_Exercise task_
Determine how many lines include "from". Give the number and nothing else.

(Structured object records)
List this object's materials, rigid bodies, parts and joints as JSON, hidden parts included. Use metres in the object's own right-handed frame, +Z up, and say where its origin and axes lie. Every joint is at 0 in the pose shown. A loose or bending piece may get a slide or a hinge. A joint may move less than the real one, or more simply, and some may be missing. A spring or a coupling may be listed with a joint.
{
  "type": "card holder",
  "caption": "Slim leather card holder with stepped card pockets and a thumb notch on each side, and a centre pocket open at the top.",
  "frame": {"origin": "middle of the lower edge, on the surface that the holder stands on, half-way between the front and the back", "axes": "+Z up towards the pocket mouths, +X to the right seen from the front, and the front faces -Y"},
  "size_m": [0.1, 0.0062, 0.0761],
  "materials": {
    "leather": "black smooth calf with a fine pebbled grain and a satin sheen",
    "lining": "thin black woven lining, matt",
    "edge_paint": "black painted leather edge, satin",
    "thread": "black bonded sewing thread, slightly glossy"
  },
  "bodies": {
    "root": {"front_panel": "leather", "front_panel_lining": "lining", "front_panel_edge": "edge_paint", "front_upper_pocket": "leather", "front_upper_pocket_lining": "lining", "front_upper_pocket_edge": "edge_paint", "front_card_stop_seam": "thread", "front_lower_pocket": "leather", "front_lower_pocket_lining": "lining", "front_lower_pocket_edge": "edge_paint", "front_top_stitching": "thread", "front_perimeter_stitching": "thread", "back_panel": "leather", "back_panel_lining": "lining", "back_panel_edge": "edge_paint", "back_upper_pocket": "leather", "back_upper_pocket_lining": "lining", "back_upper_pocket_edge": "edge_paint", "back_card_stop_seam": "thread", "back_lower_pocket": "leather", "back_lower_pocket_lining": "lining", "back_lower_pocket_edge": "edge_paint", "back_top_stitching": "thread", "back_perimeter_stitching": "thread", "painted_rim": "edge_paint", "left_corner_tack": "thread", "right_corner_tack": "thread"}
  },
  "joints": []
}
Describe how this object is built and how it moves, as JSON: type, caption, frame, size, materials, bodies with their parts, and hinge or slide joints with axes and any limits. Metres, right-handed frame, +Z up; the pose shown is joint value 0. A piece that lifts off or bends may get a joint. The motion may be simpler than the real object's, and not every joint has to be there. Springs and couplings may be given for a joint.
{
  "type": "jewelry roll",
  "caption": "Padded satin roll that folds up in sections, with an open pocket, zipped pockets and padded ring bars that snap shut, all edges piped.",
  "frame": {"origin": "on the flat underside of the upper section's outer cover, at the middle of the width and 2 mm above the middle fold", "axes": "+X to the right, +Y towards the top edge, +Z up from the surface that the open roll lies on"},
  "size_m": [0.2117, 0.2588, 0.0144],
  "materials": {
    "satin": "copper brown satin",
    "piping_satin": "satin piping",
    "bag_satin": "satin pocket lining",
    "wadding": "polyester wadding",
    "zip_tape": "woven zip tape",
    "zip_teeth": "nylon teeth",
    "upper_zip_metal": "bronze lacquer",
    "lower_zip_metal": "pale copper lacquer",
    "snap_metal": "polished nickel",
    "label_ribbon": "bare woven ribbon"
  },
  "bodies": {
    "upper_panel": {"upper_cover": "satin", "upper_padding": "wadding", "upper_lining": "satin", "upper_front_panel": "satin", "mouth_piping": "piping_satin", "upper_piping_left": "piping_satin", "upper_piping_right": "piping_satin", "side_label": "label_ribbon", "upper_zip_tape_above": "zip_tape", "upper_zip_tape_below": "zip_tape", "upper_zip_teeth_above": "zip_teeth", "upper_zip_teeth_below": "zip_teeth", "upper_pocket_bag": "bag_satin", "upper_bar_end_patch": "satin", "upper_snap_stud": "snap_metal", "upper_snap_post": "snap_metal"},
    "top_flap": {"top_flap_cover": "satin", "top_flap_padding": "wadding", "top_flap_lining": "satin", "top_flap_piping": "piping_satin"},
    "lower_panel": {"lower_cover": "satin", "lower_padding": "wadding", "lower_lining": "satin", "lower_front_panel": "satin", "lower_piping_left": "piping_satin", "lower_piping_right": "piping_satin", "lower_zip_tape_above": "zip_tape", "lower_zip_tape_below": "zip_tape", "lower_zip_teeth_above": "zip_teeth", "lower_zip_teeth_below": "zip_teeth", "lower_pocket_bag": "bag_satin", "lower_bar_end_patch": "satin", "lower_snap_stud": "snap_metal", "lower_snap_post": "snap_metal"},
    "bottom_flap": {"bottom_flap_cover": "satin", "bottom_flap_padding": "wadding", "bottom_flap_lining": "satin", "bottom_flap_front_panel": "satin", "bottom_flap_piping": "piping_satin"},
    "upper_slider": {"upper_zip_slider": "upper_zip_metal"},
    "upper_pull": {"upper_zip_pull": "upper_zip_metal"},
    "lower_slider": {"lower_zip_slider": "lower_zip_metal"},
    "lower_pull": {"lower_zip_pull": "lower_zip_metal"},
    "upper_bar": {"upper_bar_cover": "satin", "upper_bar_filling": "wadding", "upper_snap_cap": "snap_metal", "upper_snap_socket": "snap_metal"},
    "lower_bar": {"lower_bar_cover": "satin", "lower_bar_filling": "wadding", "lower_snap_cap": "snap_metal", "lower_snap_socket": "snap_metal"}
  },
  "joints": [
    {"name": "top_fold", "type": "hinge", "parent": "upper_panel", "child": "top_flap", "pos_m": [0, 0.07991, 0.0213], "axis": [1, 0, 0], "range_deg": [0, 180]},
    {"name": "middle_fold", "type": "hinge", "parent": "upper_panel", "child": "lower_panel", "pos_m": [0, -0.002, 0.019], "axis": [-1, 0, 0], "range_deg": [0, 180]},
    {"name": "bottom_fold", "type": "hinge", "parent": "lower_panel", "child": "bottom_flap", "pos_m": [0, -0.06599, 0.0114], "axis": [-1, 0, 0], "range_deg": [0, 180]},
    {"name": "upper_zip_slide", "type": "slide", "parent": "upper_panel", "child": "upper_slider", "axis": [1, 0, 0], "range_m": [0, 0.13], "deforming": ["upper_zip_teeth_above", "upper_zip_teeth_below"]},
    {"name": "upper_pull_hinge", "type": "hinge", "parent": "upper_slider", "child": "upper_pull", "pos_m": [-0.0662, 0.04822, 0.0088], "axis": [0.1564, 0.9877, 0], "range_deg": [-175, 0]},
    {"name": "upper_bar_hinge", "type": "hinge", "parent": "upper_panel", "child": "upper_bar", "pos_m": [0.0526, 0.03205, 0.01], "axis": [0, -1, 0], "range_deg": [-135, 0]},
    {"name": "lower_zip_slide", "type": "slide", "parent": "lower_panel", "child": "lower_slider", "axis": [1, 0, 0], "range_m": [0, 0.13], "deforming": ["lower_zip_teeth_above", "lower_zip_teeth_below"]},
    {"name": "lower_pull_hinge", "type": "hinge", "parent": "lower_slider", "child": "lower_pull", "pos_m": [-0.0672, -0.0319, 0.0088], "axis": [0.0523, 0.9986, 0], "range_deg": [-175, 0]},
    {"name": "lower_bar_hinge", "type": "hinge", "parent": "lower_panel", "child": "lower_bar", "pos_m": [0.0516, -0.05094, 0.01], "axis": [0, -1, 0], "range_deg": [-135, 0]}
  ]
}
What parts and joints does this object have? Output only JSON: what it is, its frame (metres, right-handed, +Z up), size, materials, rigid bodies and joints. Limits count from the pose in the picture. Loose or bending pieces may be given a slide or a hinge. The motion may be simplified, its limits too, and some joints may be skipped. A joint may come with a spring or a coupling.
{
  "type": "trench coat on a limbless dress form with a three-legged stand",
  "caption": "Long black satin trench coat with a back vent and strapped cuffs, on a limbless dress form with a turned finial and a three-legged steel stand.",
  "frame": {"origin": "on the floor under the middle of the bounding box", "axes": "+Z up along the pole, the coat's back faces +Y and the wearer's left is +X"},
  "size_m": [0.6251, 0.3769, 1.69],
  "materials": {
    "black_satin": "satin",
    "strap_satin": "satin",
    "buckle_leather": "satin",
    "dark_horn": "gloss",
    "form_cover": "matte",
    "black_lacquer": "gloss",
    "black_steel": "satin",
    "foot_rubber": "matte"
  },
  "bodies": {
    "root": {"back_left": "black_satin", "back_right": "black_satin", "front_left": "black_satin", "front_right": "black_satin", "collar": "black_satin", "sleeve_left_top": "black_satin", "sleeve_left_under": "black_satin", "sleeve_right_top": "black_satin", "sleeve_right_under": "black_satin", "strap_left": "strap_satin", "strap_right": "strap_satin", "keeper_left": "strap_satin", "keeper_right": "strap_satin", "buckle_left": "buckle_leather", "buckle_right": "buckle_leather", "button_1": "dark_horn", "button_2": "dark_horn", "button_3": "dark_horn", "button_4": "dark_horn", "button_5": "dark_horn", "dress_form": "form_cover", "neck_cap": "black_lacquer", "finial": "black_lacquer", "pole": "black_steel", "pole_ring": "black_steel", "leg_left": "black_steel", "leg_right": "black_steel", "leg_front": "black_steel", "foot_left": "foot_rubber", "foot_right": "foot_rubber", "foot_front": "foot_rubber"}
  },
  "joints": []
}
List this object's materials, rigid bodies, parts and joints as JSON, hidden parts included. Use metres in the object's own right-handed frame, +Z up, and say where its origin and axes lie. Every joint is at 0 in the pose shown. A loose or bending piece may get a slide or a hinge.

_Solution_
3